ISIS KP is already isolated, and growing friendliness between its enemies will only work to its disadvantage. Hopefully, all parties to a peace process will not allow ISIS KP’s actions to come between them. The Taliban had for years insisted that they would not negotiate while foreign troops were on Afghan soil. Their recent meetings with American officials suggest that they might be relaxing this policy. However, the Taliban have also historically been keen to avoid any appearance of concession to foreign forces, and this may prove a sticking point again later. If the US and their NATO allies forced to choose between keeping their troops in the fight against ISIS KP or supporting the peace process, they will need to bear in mind that damage to the peace process will ultimately benefit ISIS KP.

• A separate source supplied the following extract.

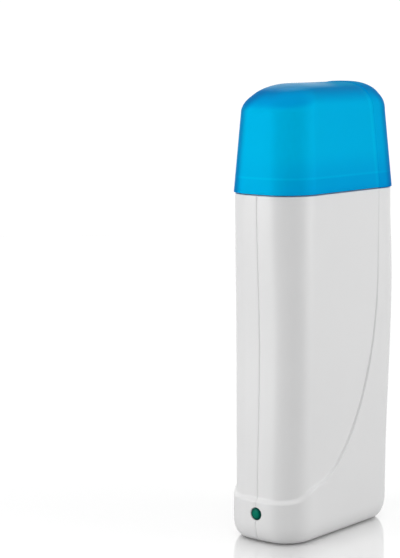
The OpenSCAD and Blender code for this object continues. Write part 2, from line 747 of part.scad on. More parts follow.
module lamp_resistor() {
    color([0.75, 0.65, 0.45]) translate([lamp_lead, resistor_y, lens_z]) rotate([-90, 0, 0]) {
        cylinder(r = resistor_r, h = resistor_l);
        translate([0, 0, resistor_l - 0.5]) cylinder(r = 0.3, h = 2.5);
    }
}

// ---- mains inlet ----

module inlet_housing() {
    color([0.15, 0.15, 0.16]) difference() {
        union() {
            inlet_snout(0, inlet_back, inlet_face - inlet_back);
            translate([-snout_x - flange_edge, flange_in - flange_t,
                inlet_z - snout_h - flange_edge])
                cube([2 * (snout_x + flange_edge), flange_t, 2 * (snout_h + flange_edge)]);
        }
        translate([0, inlet_face - inlet_d, inlet_z]) rotate([-90, 0, 0])
            linear_extrude(inlet_d + 1) {
                square([inlet_w - inlet_h, inlet_h], center = true);
                for (s = [-1, 1]) translate([s * (inlet_w - inlet_h) / 2, 0]) circle(inlet_h / 2);
            }
        for (s = [-1, 1]) translate([s * pin_gap / 2, inlet_back - 1, inlet_z])
            rotate([-90, 0, 0]) cylinder(r = pin_core + 0.02, h = 5);
    }
}

pin_tail = 5;                     // length of each pin's tag behind the housing
pin_back = inlet_back - pin_tail;
tag_t = 0.8;
tag_h = 3.2;
pin_core = pin_r - 0.3;

module inlet_pins() {
    foot = inlet_face - inlet_d - inlet_back + 0.6;
    color([0.8, 0.75, 0.6]) for (s = [-1, 1]) translate([s * pin_gap / 2, 0, inlet_z]) {
        translate([0, inlet_face - inlet_d, 0]) rotate([-90, 0, 0]) rotate_extrude()
            polygon([[0, -foot], [pin_core, -foot], [pin_core, pin_ends], [pin_r, pin_ends],
                [pin_r, pin_l - pin_ends], [pin_core, pin_l], [0, pin_l]]);
        translate([-tag_t / 2, pin_back, -tag_h / 2])
            cube([tag_t, inlet_back - pin_back - 0.3, tag_h]);
    }
}

// ---- wiring: round wires that run along smooth curves through points chosen by hand ----

function unit(v) = v / norm(v);
function spline(p, i, t) = let(
    a = p[max(i - 1, 0)], b = p[i], c = p[i + 1], d = p[min(i + 2, len(p) - 1)])
    0.5 * (2 * b + (c - a) * t + (2 * a - 5 * b + 4 * c - d) * t * t
        + (3 * b - a - 3 * c + d) * t * t * t);
function smooth(p, n) = concat(
    [for (i = [0:len(p) - 2]) for (j = [0:n - 1]) spline(p, i, j / n)], [p[len(p) - 1]]);

// ahead and astern are the directions of the wire at its two ends
module wire(points, ahead, astern, sides = 8, n = 3) {
    p = smooth(points, n);
    m = len(p) - 1;
    way = [for (i = [0:m]) i == 0 ? ahead : i == m ? astern : unit(p[i + 1] - p[i - 1])];
    side = [for (w = way) unit(cross(w, [1, 0.13, 0.07]))];
    ring = [for (i = [0:m]) for (k = [0:sides - 1]) let(q = 360 * k / sides)
        p[i] + wire_r * (side[i] * cos(q) + cross(way[i], side[i]) * sin(q))];
    polyhedron(points = ring, faces = concat(
        [for (i = [0:m - 1]) for (k = [0:sides - 1]) let(
            a = i * sides + k, b = i * sides + (k + 1) % sides, c = b + sides, d = a + sides)
            each [[a, c, b], [a, d, c]]],
        [[for (k = [0:sides - 1]) k]],
        [[for (k = [sides - 1:-1:0]) m * sides + k]]));
}

crimp_x = 7;
crimp_z = inlet_z + 4;
crimp_end = [0, crimp_l];
pair = 1.1;                                       // half the distance of two wires in one sleeve
to_front = [0, -1, 0];
to_rear = [0, 1, 0];
up = [0, 0, 1];
under = well_z - 8;                               // height of the wires below the well

module crimp_sleeves() {
    color([0.7, 0.2, 0.2]) for (s = [-1, 1]) translate([s * crimp_x, crimp_end[0], crimp_z])
        rotate([-90, 0, 0]) cylinder(r = crimp_r, h = crimp_l);
}

module live_wire() {
    x = pin_gap / 2;
    color([0.45, 0.25, 0.12]) wire([[x, pin_back, inlet_z], [x, pin_back - 2.5, inlet_z],
        [x + 1.2, pin_back - 4.5, inlet_z + 1.8], [crimp_x, crimp_end[1] + 2, crimp_z],
        [crimp_x, crimp_end[1], crimp_z]], to_front, to_front);
}

module neutral_wire() {
    x = -pin_gap / 2;
    z = crimp_z - pair;
    color([0.15, 0.35, 0.75]) wire([[x, pin_back, inlet_z], [x, pin_back - 2.5, inlet_z],
        [x - 1.2, pin_back - 4.5, inlet_z + 1.2], [-crimp_x, crimp_end[1] + 2, z],
        [-crimp_x, crimp_end[1], z]], to_front, to_front);
}

module fuse_wire() {
    z = crimp_z + pair;
    color([0.45, 0.25, 0.12]) wire([[crimp_x, crimp_end[0], z], [crimp_x, crimp_end[0] - 4, z],
        [5, -12, z + 3], [2, -22, z + 9], [0, fuse_y + 1, well_z - 4],
        [0, fuse_y, well_z + 8], [0, fuse_y, lead_end[0] - 6], [0, fuse_y, lead_end[0]]],
        to_front, up);
}

module heater_wires() {
    down_y = fuse_y - sleeve_r - clip_t - 2;
    live_y = stack_y - stone_h - electrode_t / 2;
    back_y = stack_y + stone_h + electrode_t / 2;
    x = tab_x + tab_w / 2;
    z = crimp_z + pair;
    color([0.8, 0.8, 0.78]) {
        wire([[0, fuse_y, lead_end[1]], [0, fuse_y, lead_end[1] + 3],
            [1.6, fuse_y - 1.4, lead_end[1] + 6.5], [3.2, down_y + 0.6, lead_end[1] + 5],
            [3.6, down_y, lead_end[1]], [3.6, down_y, fuse_z], [3.6, down_y, fuse_z - 25],
            [3.6, down_y, well_z + 6], [3.8, down_y + 2, well_z - 3], [4, -24, under],
            [5, -10, under], [5.5, 6, under], [x, 20, under + 0.6], [x, live_y - 1.6, under + 3],
            [x, live_y + 0.1, tab_z - 9], [x, live_y, tab_z - 4], [x, live_y, tab_z]], up, up);
        wire([[-crimp_x, crimp_end[1], z], [-crimp_x, crimp_end[1] + 3, z + 0.2],
            [-6.2, 20, z + 5], [-x, 27, z + 11], [-x, back_y - 0.6, z + 17],
            [-x, back_y, tab_z - 5], [-x, back_y, tab_z]], to_rear, up);
    }
}

module lamp_wires() {
    z = crimp_z - pair;
    live_y = resistor_end + 2;
    back_y = lamp_end + 3;
    color([0.2, 0.2, 0.2]) {
        wire([[lamp_lead, live_y, lens_z], [lamp_lead, live_y + 2, lens_z],
            [2.4, live_y + 5, lens_z + 2], [5.6, -5, z - 5], [6.9, -2.4, z - 0.6],
            [crimp_x, crimp_end[0], z]], to_rear, to_rear);
        wire([[-lamp_lead, back_y, lens_z], [-lamp_lead - 0.1, back_y + 2.5, lens_z],
            [-2.4, back_y + 6, lens_z], [-4, -12, lens_z + 2], [-6, -5, z - 4],
            [-6.9, -2.4, z - 0.6], [-crimp_x, crimp_end[0], z]], to_rear, to_rear);
    }
}

cap();
left_shell();
right_shell();
neck_collar();
base_plate();
base_screws();
rubber_feet();
heater_well();
insulation_sheets();
ptc_case();
ptc_stones();
ptc_electrodes();
ptc_film();
leaf_spring();
thermal_fuse();
fuse_sleeve();
fuse_clip();
indicator_lens();
neon_lamp();
lamp_resistor();
lamp_wires();
inlet_housing();
inlet_pins();
live_wire();
neutral_wire();
fuse_wire();
heater_wires();
crimp_sleeves();
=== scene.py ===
# %% [markdown]
# A heater for roll-on wax refills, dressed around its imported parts.
# The construction is already there: a casing of two half-shells, a neck collar, a well, a flat
# heater and a cap that lifts off. Here each surface gets its finish, and the pieces whose
# curves show get a finer skin. Everything is in metres and in the frame of the parts, so
# nothing is fitted by eye. The forms are written in millimetres and scaled once, when a mesh
# is made.

import bmesh
import bpy
import numpy as np
from mathutils import Matrix, Vector


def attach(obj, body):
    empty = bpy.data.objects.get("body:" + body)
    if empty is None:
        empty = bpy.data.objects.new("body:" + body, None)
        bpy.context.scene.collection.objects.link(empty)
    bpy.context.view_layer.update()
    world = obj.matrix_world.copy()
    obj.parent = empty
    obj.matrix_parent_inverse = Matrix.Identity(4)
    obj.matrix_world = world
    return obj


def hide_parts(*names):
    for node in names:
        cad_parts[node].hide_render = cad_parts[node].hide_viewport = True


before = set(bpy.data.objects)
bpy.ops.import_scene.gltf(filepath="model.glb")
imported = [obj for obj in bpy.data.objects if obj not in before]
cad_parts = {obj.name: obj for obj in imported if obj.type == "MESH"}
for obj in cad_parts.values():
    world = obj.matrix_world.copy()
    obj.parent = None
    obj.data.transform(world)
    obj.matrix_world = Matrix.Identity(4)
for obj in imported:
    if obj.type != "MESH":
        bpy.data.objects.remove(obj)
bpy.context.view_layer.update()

MM = 0.001

# %% [markdown]
# The camera. The photograph looks at the corner between the front and one broad side, from a
# little above the cap. Its place was solved from the height, the width and the upright edges
# of the casing, so the picture's middle is the lens's middle and no shift is needed. A camera
# could be aimed by a constraint, but a matrix from three directions says exactly what it does.

# %% The camera
turn, height, distance = np.radians(35.68), 221.5, 812.3
yaw, pitch = np.radians(3.58), np.radians(7.67)
focal_px, picture, sensor = 1832.1, (400, 558), 36

camera_data = bpy.data.cameras.new("studio_camera")
camera = bpy.data.objects.new("studio_camera", camera_data)
bpy.context.scene.collection.objects.link(camera)
camera_data.sensor_width = sensor
camera_data.lens = focal_px * sensor / picture[1]
camera_data.clip_start, camera_data.clip_end = 0.05, 20
eye = np.array([distance * np.sin(turn), -distance * np.cos(turn), height]) * MM
aim = turn + yaw
look = np.array([-np.sin(aim) * np.cos(pitch), np.cos(aim) * np.cos(pitch), -np.sin(pitch)])
right = np.array([np.cos(aim), np.sin(aim), 0])
above = np.cross(right, look)
placed = Matrix([[right[i], above[i], -look[i], eye[i]] for i in range(3)] + [[0, 0, 0, 1]])
camera.matrix_world = placed
bpy.context.scene.camera = camera
print("lens in mm:", round(camera_data.lens, 1))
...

US soldiers take up positions during an operation against ISIS militants (AFP)
To what extent ISIS KP is being considered in discussions of peace is unclear. Ahmad Shuja Jamal said:
“We do not know yet how IS-KP might factor into these negotiations, if at all in the near term. IS-KP’s capabilities in the medium- to long-term will determine what shape the US-Taliban talks will have. Things will look different if IS-KP is degraded significantly than if it further grows in a year or two from now.”
But there is good reason to hope that change for Afghanistan is on the horizon. And that reason is that the Afghan people are making their demands for peace increasingly clear. A grassroots citizen’s effort, the People’s Peace Movement (PPM), has drawn headlines all over the world. And despite the dangers that the participants have faced, the movement has been astonishingly durable. It began in March, when a suicide bomb in Helmand Province led residents to announce a hunger strike unless the Taliban agreed to a temporary ceasefire.

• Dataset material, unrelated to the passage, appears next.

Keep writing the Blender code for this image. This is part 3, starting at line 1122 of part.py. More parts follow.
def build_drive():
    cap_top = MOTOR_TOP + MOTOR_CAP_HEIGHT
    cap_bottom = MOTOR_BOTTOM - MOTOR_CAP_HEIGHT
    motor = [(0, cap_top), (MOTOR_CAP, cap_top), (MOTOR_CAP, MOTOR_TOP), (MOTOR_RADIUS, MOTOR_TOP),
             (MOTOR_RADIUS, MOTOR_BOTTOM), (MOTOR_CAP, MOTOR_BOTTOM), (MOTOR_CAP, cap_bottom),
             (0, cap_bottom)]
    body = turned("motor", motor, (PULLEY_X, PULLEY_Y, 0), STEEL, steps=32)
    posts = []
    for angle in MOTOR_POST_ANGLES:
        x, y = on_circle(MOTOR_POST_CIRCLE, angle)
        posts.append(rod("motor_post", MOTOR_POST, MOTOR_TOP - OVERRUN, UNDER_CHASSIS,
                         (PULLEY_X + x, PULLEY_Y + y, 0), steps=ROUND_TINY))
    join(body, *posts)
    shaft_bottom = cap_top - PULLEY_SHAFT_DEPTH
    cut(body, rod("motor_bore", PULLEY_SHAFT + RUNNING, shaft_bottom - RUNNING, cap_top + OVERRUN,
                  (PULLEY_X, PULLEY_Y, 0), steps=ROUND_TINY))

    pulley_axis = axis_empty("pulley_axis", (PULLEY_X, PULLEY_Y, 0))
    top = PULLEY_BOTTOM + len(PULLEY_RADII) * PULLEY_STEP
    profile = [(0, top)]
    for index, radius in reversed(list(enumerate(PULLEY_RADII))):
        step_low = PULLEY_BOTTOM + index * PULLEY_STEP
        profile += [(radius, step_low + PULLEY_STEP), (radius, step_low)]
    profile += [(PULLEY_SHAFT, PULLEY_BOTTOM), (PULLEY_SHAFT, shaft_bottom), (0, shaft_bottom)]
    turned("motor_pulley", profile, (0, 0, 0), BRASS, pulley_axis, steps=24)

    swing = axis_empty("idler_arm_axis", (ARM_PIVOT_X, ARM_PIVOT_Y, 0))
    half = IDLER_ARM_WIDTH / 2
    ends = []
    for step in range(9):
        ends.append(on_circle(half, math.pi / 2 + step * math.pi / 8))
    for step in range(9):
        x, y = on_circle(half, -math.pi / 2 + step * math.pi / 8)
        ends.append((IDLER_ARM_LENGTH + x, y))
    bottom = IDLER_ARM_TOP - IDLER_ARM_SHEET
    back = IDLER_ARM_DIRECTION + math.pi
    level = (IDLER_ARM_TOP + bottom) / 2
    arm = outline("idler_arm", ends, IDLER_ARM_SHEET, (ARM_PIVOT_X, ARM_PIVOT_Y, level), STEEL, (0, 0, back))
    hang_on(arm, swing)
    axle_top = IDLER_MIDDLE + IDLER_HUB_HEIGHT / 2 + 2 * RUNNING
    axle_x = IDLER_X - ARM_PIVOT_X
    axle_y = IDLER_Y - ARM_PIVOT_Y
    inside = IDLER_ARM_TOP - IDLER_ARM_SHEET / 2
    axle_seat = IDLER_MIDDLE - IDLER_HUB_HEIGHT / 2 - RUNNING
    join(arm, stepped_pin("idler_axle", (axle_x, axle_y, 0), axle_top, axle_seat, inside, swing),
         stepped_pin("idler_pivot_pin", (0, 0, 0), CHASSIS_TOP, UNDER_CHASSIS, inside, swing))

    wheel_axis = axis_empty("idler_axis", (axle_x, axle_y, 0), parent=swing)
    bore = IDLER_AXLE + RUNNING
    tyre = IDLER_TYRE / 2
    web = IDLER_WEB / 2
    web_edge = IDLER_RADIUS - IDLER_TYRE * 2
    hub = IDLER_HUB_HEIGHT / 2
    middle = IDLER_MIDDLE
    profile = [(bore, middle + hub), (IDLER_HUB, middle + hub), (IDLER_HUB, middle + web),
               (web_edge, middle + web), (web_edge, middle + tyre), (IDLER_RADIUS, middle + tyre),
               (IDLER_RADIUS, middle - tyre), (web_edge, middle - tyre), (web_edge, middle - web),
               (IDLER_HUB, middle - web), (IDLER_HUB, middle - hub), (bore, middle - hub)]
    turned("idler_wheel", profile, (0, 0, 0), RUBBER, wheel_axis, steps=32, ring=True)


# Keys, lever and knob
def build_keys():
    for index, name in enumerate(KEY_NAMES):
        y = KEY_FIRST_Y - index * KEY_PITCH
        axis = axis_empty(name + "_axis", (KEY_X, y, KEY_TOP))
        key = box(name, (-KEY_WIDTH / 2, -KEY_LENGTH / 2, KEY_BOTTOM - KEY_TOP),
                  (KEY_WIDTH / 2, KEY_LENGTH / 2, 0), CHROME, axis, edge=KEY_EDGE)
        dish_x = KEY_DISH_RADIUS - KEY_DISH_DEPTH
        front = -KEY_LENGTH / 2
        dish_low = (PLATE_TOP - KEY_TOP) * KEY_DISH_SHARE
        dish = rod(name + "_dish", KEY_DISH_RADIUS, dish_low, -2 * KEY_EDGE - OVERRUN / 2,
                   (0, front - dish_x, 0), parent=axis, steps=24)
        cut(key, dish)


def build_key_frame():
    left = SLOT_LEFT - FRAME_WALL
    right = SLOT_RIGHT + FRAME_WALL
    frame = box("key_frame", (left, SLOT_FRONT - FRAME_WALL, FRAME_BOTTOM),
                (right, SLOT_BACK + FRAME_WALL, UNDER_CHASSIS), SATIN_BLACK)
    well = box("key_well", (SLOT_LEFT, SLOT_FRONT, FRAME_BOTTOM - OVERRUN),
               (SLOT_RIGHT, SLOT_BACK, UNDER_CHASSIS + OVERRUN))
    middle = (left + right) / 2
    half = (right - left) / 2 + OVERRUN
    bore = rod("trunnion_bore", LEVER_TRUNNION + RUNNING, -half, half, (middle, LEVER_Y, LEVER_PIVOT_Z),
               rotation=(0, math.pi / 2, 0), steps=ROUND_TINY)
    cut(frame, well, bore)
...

Even when the Taliban threatened, people continued demonstrating. They then began a long march through southern Afghanistan all the way to Kabul. On the way, they have been stopping in villages to spread their message, and to welcome new marchers to their numbers. Heartbreaking stories have been shared. And despite the landmines, anger from Taliban fighters, the exhaustion and the risks, the peace marchers have kept going. Now, it seems they have the wind behind them. Ahmad Shurja Jamal spent time with the demonstrators in the past week. He believes that the PPM echoes the hopes of a nation:
“The People’s Peace Movement (PPM) is ongoing, and it has the potential to be a genuine catalyst for peace. The activists are daring to tell the Taliban that they are tired of the war. This is a powerful message about the Taliban’s legitimacy – whatever your political ends, your violent means are unacceptable.

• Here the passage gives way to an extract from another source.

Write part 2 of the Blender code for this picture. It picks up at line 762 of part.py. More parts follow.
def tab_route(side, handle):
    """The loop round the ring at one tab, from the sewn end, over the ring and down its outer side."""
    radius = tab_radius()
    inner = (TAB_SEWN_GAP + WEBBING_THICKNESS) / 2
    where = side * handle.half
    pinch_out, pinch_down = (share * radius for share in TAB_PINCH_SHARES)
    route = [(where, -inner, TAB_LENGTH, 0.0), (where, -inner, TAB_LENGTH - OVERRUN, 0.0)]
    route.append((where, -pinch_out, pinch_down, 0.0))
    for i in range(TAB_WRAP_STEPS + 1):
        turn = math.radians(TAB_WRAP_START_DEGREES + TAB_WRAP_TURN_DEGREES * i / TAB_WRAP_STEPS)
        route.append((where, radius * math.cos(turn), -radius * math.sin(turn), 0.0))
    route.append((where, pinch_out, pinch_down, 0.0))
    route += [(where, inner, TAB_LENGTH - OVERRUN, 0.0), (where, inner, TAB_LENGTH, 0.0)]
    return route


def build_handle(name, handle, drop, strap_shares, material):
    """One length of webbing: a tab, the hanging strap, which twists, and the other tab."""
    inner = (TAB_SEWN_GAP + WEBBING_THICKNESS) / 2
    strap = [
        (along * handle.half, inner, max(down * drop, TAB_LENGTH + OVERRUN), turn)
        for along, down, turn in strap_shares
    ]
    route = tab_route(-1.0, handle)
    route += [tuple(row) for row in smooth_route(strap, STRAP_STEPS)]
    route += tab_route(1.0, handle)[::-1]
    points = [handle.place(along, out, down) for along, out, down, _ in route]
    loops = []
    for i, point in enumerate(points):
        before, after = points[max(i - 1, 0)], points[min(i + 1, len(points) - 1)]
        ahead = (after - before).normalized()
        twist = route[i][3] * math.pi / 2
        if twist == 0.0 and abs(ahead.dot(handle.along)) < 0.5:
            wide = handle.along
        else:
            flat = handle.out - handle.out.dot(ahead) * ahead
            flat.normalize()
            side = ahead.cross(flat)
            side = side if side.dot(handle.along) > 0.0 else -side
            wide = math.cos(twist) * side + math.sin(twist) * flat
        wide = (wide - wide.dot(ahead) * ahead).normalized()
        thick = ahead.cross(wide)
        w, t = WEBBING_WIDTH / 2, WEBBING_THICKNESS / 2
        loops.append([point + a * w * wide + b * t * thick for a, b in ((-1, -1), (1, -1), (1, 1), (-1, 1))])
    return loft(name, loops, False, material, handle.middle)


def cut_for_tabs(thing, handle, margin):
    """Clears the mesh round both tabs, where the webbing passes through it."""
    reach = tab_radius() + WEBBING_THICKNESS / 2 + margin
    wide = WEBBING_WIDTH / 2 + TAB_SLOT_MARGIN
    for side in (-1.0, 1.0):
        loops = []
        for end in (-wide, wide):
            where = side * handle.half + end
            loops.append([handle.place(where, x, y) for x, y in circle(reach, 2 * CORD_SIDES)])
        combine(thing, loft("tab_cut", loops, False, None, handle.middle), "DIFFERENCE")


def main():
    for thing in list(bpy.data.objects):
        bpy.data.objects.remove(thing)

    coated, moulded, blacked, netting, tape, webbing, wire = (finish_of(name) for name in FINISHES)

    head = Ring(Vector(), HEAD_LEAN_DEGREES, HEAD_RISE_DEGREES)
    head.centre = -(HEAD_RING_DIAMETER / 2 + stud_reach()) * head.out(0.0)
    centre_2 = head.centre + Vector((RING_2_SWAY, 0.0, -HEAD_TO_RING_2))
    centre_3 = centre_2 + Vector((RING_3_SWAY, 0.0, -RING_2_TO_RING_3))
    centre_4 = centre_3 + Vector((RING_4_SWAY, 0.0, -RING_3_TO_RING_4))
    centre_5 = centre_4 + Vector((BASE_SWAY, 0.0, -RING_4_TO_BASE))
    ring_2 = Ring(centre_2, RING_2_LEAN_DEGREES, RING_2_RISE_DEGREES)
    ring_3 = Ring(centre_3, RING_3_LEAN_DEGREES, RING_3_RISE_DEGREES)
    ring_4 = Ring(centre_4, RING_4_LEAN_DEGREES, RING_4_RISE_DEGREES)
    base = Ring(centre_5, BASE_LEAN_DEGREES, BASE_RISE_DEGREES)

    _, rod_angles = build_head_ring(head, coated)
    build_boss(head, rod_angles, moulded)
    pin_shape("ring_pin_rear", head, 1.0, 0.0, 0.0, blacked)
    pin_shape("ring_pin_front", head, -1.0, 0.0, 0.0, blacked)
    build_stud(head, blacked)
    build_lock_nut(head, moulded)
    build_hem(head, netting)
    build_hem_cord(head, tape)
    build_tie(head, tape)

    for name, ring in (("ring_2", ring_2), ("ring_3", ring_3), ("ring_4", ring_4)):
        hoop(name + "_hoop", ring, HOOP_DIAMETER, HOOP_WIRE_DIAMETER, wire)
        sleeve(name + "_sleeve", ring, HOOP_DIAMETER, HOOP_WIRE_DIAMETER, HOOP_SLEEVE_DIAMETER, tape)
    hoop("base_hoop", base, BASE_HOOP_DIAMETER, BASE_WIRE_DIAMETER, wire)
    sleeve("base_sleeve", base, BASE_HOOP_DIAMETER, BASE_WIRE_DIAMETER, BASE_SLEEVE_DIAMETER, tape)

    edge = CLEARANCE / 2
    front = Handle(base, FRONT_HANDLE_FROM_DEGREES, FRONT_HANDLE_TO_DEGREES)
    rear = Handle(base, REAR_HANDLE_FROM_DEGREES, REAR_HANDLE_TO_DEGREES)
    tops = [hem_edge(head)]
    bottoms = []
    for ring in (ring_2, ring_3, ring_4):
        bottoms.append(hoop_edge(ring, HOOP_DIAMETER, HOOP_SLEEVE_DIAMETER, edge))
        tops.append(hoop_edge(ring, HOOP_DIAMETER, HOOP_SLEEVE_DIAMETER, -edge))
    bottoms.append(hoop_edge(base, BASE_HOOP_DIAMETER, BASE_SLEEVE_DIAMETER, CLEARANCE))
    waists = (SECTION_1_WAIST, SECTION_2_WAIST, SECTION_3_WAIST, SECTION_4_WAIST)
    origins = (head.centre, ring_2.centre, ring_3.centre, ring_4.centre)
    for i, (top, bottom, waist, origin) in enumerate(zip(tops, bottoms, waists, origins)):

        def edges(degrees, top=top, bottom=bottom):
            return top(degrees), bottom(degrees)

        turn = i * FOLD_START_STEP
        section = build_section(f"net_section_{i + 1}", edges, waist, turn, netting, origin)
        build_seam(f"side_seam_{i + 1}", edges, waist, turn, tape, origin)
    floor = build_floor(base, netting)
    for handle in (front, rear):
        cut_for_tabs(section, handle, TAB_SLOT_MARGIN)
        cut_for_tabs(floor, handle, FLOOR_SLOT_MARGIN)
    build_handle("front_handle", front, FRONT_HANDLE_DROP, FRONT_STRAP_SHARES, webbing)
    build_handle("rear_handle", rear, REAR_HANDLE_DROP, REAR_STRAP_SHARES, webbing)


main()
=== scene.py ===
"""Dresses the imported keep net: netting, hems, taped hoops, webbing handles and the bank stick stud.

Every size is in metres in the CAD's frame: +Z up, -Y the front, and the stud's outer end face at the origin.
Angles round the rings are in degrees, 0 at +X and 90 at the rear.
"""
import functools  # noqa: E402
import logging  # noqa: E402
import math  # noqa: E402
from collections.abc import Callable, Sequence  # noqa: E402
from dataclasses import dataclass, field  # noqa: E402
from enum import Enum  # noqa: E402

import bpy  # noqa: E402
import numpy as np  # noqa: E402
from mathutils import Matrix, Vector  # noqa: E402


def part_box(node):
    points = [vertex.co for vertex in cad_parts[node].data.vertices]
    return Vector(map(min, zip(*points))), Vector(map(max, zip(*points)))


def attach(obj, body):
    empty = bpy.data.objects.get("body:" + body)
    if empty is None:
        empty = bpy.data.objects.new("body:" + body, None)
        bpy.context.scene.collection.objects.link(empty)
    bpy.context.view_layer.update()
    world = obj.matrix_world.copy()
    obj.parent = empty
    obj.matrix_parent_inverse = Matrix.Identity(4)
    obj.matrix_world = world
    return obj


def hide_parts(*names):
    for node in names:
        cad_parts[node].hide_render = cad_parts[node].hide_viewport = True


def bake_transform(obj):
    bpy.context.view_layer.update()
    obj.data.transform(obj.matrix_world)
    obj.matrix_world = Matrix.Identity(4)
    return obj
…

The Taliban cannot ignore this message for long and expect to portray themselves as speaking for the people in the areas it controls. The People’s Peace Movement is giving the doves in the Taliban central commission an added talking point, one more reason to point to as they argue for peace. That is a significant accomplishment in itself.”
And these brave calls for peace can ultimately threaten ISIS-KP as well. Despite its propaganda efforts, ISIS-KP is performing abysmally when it comes to hearts and minds. Ahmad Shurja Jamal said:
“IS has proved to be resilient in Afghanistan despite heavy military pressure against them, but their Achilles Heel is that IS-KP does not represent local grievances – it is an alien force using brutal tactics that are driving people away from it.”
The more the cry for peace grows among Afghans, the fewer people ISIS KP will be able to recruit. The group will likely continue to try and spoil reconciliation efforts. But if the People’s Peace Movement is anything to go by, there is good reason to hope that Afghans will not let them.